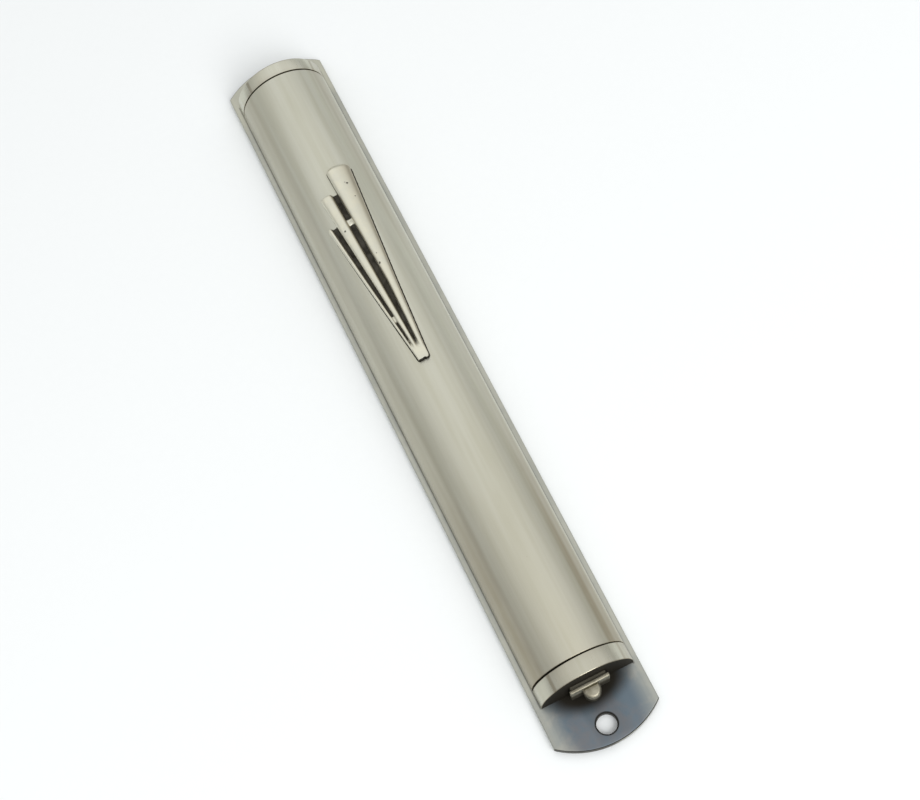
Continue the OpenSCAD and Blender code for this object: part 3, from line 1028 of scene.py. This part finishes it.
class CASE_OT_emblem(PieceOperator, bpy.types.Operator):
    """Cast ornament of three prongs, modelled flat and then laid on the shell"""

    bl_idname = "mezuzah_case.emblem"
    bl_label = "Ornament"

    voxel = 0.12 * MM
    sunk = 0.4 * MM
    web_h = 0.18 * MM
    squareness = 0.7
    skirt_h = 0.14 * MM
    peg_shares = (0.45, 0.85)
    peg_r = 0.7 * MM

    def build(self):
        bm = bmesh.new()
        for prong in PRONGS:
            self.add_prong(bm, prong)
        self.add_skirt(bm)
        self.add_webs(bm)
        self.add_foot(bm)
        bmesh.ops.recalc_face_normals(bm, faces=bm.faces)
        emblem = to_object(bm, "emblem_piece")
        remesh = emblem.modifiers.new("Fuse", "REMESH")
        remesh.mode = "VOXEL"
        remesh.voxel_size = self.voxel
        soften = emblem.modifiers.new("Soften", "SMOOTH")
        soften.factor = 0.5
        soften.iterations = 4
        bake_modifiers(emblem)
        self.lay_on_shell(emblem)
        finish_piece(emblem, "Cast Ornament", "case", "emblem_metal", "emblem",
                     crease=radians(60))

    def y_at(self, below):
        return EMBLEM_HIGH.y - below * MM

    def add_prong(self, bm, prong):
        """Bar with a squared-off oval section that follows the prong's stations."""
        section = bmesh.ops.create_circle(
            bm, cap_ends=True, segments=40, radius=1, matrix=Matrix.Rotation(radians(90), 4, "X")
        )["verts"]
        for vert in section:
            for axis in (0, 2):
                side = 1 if vert.co[axis] > 0 else -1
                vert.co[axis] = side * abs(vert.co[axis]) ** self.squareness
        face = next(f for f in section[0].link_faces if len(f.verts) == len(section))
        verts, now = section, (0, -1, 1, 1 / MM)
        first_rim = list(face.edges)
        for step, (below, left, right, height) in enumerate(prong.stations):
            if step:
                pulled = bmesh.ops.extrude_face_region(bm, geom=[face], use_keep_orig=step == 1)["geom"]
                verts = verts_of(pulled)
                face = next(g for g in pulled if isinstance(g, bmesh.types.BMFace))
            half, was_half = (right - left) * MM / 2, (now[2] - now[1]) / 2
            middle = (now[1] + now[2]) / 2
            for vert in verts:
                vert.co.x = (vert.co.x - middle) / was_half * half + (left + right) / 2 * MM
                vert.co.y = self.y_at(below)
                vert.co.z *= height / (now[3] * MM) * MM
            now = (below, left * MM, right * MM, height)
        bevel_edges(bm, first_rim, prong.tip_edge * MM, 5)

    def add_flat(self, bm, outline, top):
        """Flat plate with the outline, given in millimetres across and below the tallest tip."""
        verts = [bm.verts.new((x * MM, self.y_at(below), -self.sunk)) for x, below in outline]
        extrude_up(bm, bm.faces.new(verts), (0, 0, self.sunk + top))

    def add_skirt(self, bm):
        """Soldered seam along the outer sides of the ornament, a low flange that the black of the low relief
        turns into a dark line: partly the seam's own blackening, partly painted contact shade.
        """
        tall, left = PRONGS[0], PRONGS[2]
        right_out = [(tall.at(below)[1] + 0.55 - 0.005 * below, below) for below in (1.2, 20, 30, 48.8)]
        right_in = [(tall.at(below)[1] - 0.5, below) for below in (48.8, 30, 1.2)]
        left_out = [(left.at(below)[0] - 0.2, below) for below in (48.8, 16)]
        left_in = [(left.at(below)[0] + 0.2, below) for below in (16, 48.8)]
        for outline in (right_out + right_in, left_out + left_in):
            self.add_flat(bm, outline, self.skirt_h)

    def add_webs(self, bm):
        """Thin floors between the prongs, and the small bridges left by the casting."""
        for left, right in ((1, 0), (2, 1)):
            start = PRONGS[left].stations[0][0] + 0.3
            middles = [[sum(PRONGS[i].at(below)[:2]) / 2 for i in (left, right)] for below in (start, 48)]
            (a, b), (d, c) = middles
            self.add_flat(bm, [(a, start), (b, start), (c, 48), (d, 48)], self.web_h)
        for below, left, right, height in BRIDGES:
            x0, x1 = PRONGS[left].at(below)[1] - 0.3, PRONGS[right].at(below)[0] + 0.3
            y, half = self.y_at(below), 0.8 * MM
            made = block(bm, (x0 * MM, y - half, -self.sunk), (x1 * MM, y + half, height * MM))
            bevel_edges(bm, list({e for v in made for e in v.link_edges}), 0.3 * MM, 3)

    def add_foot(self, bm):
        """Foot that fills the gaps where the prongs meet and ends square."""
        end, flat_y, ramp_y = EMBLEM_LOW.y, EMBLEM_LOW.y + 2.6 * MM, EMBLEM_LOW.y + 6 * MM
        high = 0.86 * MM
        half, middle = 1.1 * MM, 0.08 * MM
        side = [bm.verts.new((middle - half, y, z)) for y, z in (
            (end, -self.sunk), (end, high), (flat_y, high), (ramp_y, 0), (ramp_y, -self.sunk))]
        face = bm.faces.new(side)
        made = set(verts_of(extrude_up(bm, face, (2 * half, 0, 0)))) | set(side)
        for vert in made:
            if vert.co.x > middle and vert.co.y < flat_y - 1 * MM:
                vert.co.y += 0.25 * MM
            vert.co.x = middle + (vert.co.x - middle) * (1 + 0.035 * (vert.co.y - end) / MM)
        edges = {e for v in made for e in v.link_edges
                 if all(w.co.y < end + 1 * MM and w.co.z > 0 for w in e.verts)}
        bevel_edges(bm, list(edges), 0.16 * MM, 3)

    def lay_on_shell(self, emblem):
        """Cuts the flat relief off just under the surface, bends it round the shell and adds the pegs."""
        bm = bmesh.new()
        bm.from_mesh(emblem.data)
        geom = list(bm.verts) + list(bm.edges) + list(bm.faces)
        cut = bmesh.ops.bisect_plane(
            bm, geom=geom, plane_co=(0, 0, -0.06 * MM), plane_no=(0, 0, -1), clear_outer=True
        )
        rim = [g for g in cut["geom_cut"] if isinstance(g, bmesh.types.BMEdge)]
        bmesh.ops.holes_fill(bm, edges=rim, sides=0)
        for vert in bm.verts:
            angle, radius = vert.co.x / SHELL_R, SHELL_R + vert.co.z
            vert.co.x, vert.co.z = radius * sin(angle), AXIS_Z + radius * cos(angle)
        long = (EMBLEM_HIGH.y - EMBLEM_LOW.y) / MM
        for share_down in self.peg_shares:
            left, right, _ = PRONGS[0].at(long * share_down)
            x = (left + right) / 2 * MM
            inside = sqrt((SHELL_R - sizes().wall) ** 2 - x**2) + AXIS_Z - 0.1 * MM
            top = sqrt(SHELL_R**2 - x**2) + AXIS_Z + 0.2 * MM
            place_at = Matrix.Translation((x, self.y_at(long * share_down), (inside + top) / 2))
            bmesh.ops.create_cone(bm, cap_ends=True, segments=32, radius1=self.peg_r, radius2=self.peg_r,
                                  depth=top - inside, matrix=place_at)
        bmesh.ops.recalc_face_normals(bm, faces=bm.faces)
        bm.to_mesh(emblem.data)
        bm.free()


class CASE_OT_scroll(PieceOperator, bpy.types.Operator):
    """Parchment rolled up in a spiral"""

    bl_idname = "mezuzah_case.scroll"
    bl_label = "Rolled Parchment"

    def build(self):
        s = sizes()
        steps = 40
        count = int(s.roll_turns * steps)
        inner, outer = s.roll_bore_r + s.sheet_t / 2, ROLL_HIGH.x - s.sheet_t / 2
        bm = bmesh.new()
        point = bm.verts.new((inner, ROLL_LOW.y, ROLL_Z))
        centre = Vector((0, ROLL_LOW.y, ROLL_Z))
        turn = Matrix.Rotation(2 * pi / steps, 3, "Y")
        edges = []
        for i in range(count):
            radius = inner + (outer - inner) * (i + 1) / count
            pulled = bmesh.ops.extrude_vert_indiv(bm, verts=[point])
            point = pulled["verts"][0]
            edges += pulled["edges"]
            away = turn @ (point.co - centre)
            point.co = centre + away.normalized() * radius
        sheet = bmesh.ops.extrude_edge_only(bm, edges=edges)["geom"]
        bmesh.ops.translate(bm, verts=verts_of(sheet), vec=(0, ROLL_HIGH.y - ROLL_LOW.y, 0))
        scroll = to_object(bm, "scroll_piece")
        thicken(scroll, s.sheet_t)
        finish_piece(scroll, "Parchment Skin", "roll", "parchment", "scroll")


class CASE_OT_scroll_wrap(PieceOperator, bpy.types.Operator):
    """Waxed wrapper round the roll, with its loose flap"""

    bl_idname = "mezuzah_case.scroll_wrap"
    bl_label = "Wrapper"

    overlap_turn = radians(395)

    def build(self):
        wall = WRAP_HIGH.x - ROLL_HIGH.x
        radius, steps = WRAP_HIGH.x - wall / 2, 96
        low = radius - wall * 0.45
        bm = bmesh.new()
        centre = Vector((0, WRAP_LOW.y, ROLL_Z))
        chain = arc_verts(bm, centre + Vector((low, 0, 0)), centre, (0, 1, 0), self.overlap_turn, steps)
        for i, vert in enumerate(chain):
            away = vert.co - centre
            vert.co = centre + away.normalized() * (low + wall * 0.62 * i / steps)
        sheet = bmesh.ops.extrude_edge_only(bm, edges=list(bm.edges))["geom"]
        bmesh.ops.translate(bm, verts=verts_of(sheet), vec=(0, WRAP_HIGH.y - WRAP_LOW.y, 0))
        wrap = to_object(bm, "scroll_wrap_piece")
        thicken(wrap, wall * 0.35)
        finish_piece(wrap, "Waxed Wrapper", "roll", "wrapper", "scroll_wrap")


# ---------------------------------------------------------------- stage

CAMERA_PLACE = (-0.0278, -0.1441, 0.3257)
CAMERA_TURN = (22.69, 5.24, -25.37)
CAMERA_LENS = 67.9
KEY_PLACE = Vector((0.15, -0.70, 0.66))
KEY_SIZE, KEY_POWER, KEY_TINT = 0.6, 5.5, (1.0, 0.99, 0.98)
TENT_TOP, TENT_HORIZON = (1.04, 1.04, 1.03), (0.50, 0.50, 0.49)
TENT_LEFT, TENT_OPENING = (0.45, 0.45, 0.45), (0.05, 0.045, 0.04)


class CASE_OT_stage(PieceOperator, bpy.types.Operator):
    """Pale floor, soft studio light and the camera"""

    bl_idname = "mezuzah_case.stage"
    bl_label = "Stage"

    def build(self):
        scene = bpy.context.scene
        bm = bmesh.new()
        bmesh.ops.create_grid(bm, x_segments=1, y_segments=1, size=3)
        floor = to_object(bm, "floor")
        floor.data.materials.append(bpy.data.materials["Pale Floor"])
        self.sky(scene)
        self.key_light(scene)
        data = bpy.data.cameras.new("Camera")
        data.lens, data.sensor_width, data.clip_start = CAMERA_LENS, 36, 0.01
        camera = bpy.data.objects.new("Camera", data)
        camera.location = CAMERA_PLACE
        camera.rotation_euler = [radians(a) for a in CAMERA_TURN]
        scene.collection.objects.link(camera)
        scene.camera = camera
        scene.view_settings.view_transform = "Standard"

    def key_light(self, scene):
        """One large lamp behind the camera, aimed at the case."""
        data = bpy.data.lights.new("Key", "AREA")
        data.shape = "RECTANGLE"
        data.size, data.size_y, data.energy, data.color = KEY_SIZE, KEY_SIZE, KEY_POWER, KEY_TINT
        lamp = bpy.data.objects.new("Key", data)
        lamp.location = KEY_PLACE
        lamp.rotation_euler = (-KEY_PLACE).to_track_quat("-Z", "Y").to_euler()
        scene.collection.objects.link(lamp)

    def sky(self, scene):
        """White tent: bright above, dimmer towards the horizon and the left, and open towards the front."""
        world = bpy.data.worlds.new("Tent")
        world.use_nodes = True
        tree = world.node_tree
        way = xyz(tree, add(tree, "TexCoord").outputs["Generated"])
        shade = mix(tree, ramp(tree, way[2], 0.0, 0.7), TENT_HORIZON, TENT_TOP)
        shade = mix(tree, times(tree, ramp(tree, way[0], -0.3, -1.0), 0.45), shade, TENT_LEFT)
        open_side = times(tree, ramp(tree, way[1], 0.0, -0.6), ramp(tree, way[2], 0.75, 0.35))
        shade = mix(tree, open_side, shade, TENT_OPENING)
        feed(tree, tree.nodes["Background"], {"Color": shade, "Strength": 1.0})
        scene.world = world


class CASE_PT_panel(bpy.types.Panel):
    """Lists the pieces of the case"""

    bl_label = "Mezuzah Case"
    bl_idname = "CASE_PT_panel"
    bl_space_type = "VIEW_3D"
    bl_region_type = "UI"
    bl_category = "Mezuzah Case"

    def draw(self, context):
        column = self.layout.column()
        for operator in OPERATORS:
            column.operator(operator.bl_idname)
        for owner in (context.scene.case_sizes, context.scene.case_colours):
            for field in owner.__annotations__:
                column.prop(owner, field)


OPERATORS = (
    CASE_OT_finishes, CASE_OT_back_plate, CASE_OT_shell_rivets, CASE_OT_body_shell, CASE_OT_top_cap,
    CASE_OT_emblem, CASE_OT_bottom_cap, CASE_OT_pull_finial, CASE_OT_scroll, CASE_OT_scroll_wrap,
    CASE_OT_stage,
)
CLASSES = (CaseSizes, CaseColours) + OPERATORS + (CASE_PT_panel,)


def register():
    for cls in CLASSES:
        bpy.utils.register_class(cls)
    bpy.types.Scene.case_sizes = bpy.props.PointerProperty(type=CaseSizes)
    bpy.types.Scene.case_colours = bpy.props.PointerProperty(type=CaseColours)


def unregister():
    del bpy.types.Scene.case_colours
    del bpy.types.Scene.case_sizes
    for cls in reversed(CLASSES):
        bpy.utils.unregister_class(cls)


def main():
    register()
    for operator in OPERATORS:
        category, name = operator.bl_idname.split(".")
        getattr(getattr(bpy.ops, category), name)()


if __name__ == "__main__":
    main()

## Brief
In this exercise, copy only the lines from the opening line of the material through the line where "peg_r = 0.7 * MM" appears.

## Result
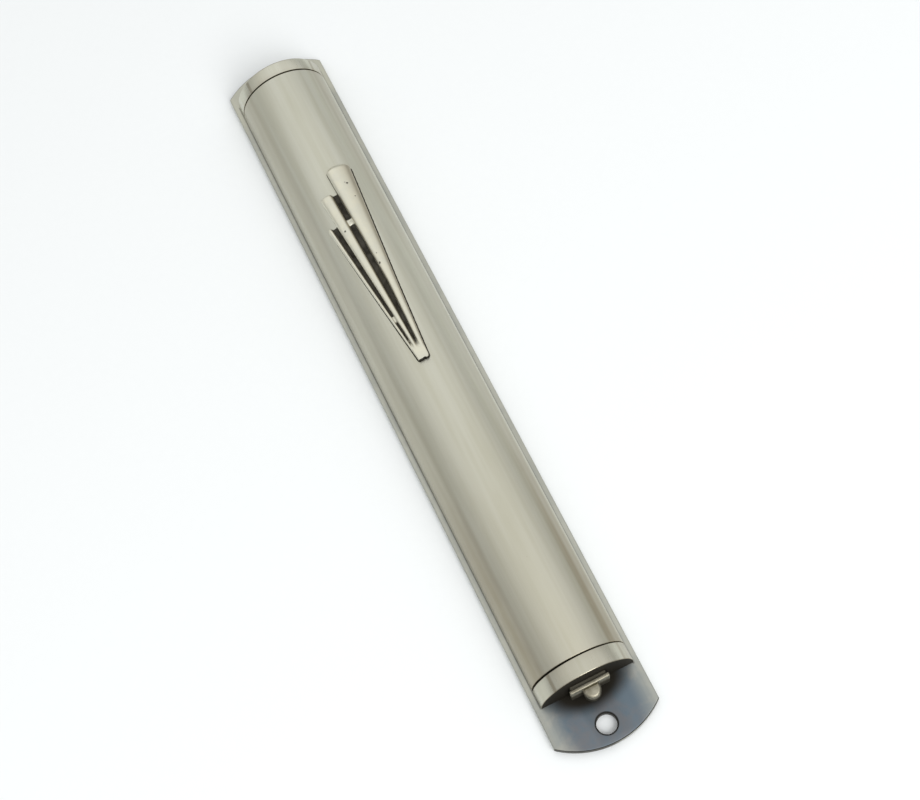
Continue the OpenSCAD and Blender code for this object: part 3, from line 1028 of scene.py. This part finishes it.
class CASE_OT_emblem(PieceOperator, bpy.types.Operator):
    """Cast ornament of three prongs, modelled flat and then laid on the shell"""

    bl_idname = "mezuzah_case.emblem"
    bl_label = "Ornament"

    voxel = 0.12 * MM
    sunk = 0.4 * MM
    web_h = 0.18 * MM
    squareness = 0.7
    skirt_h = 0.14 * MM
    peg_shares = (0.45, 0.85)
    peg_r = 0.7 * MM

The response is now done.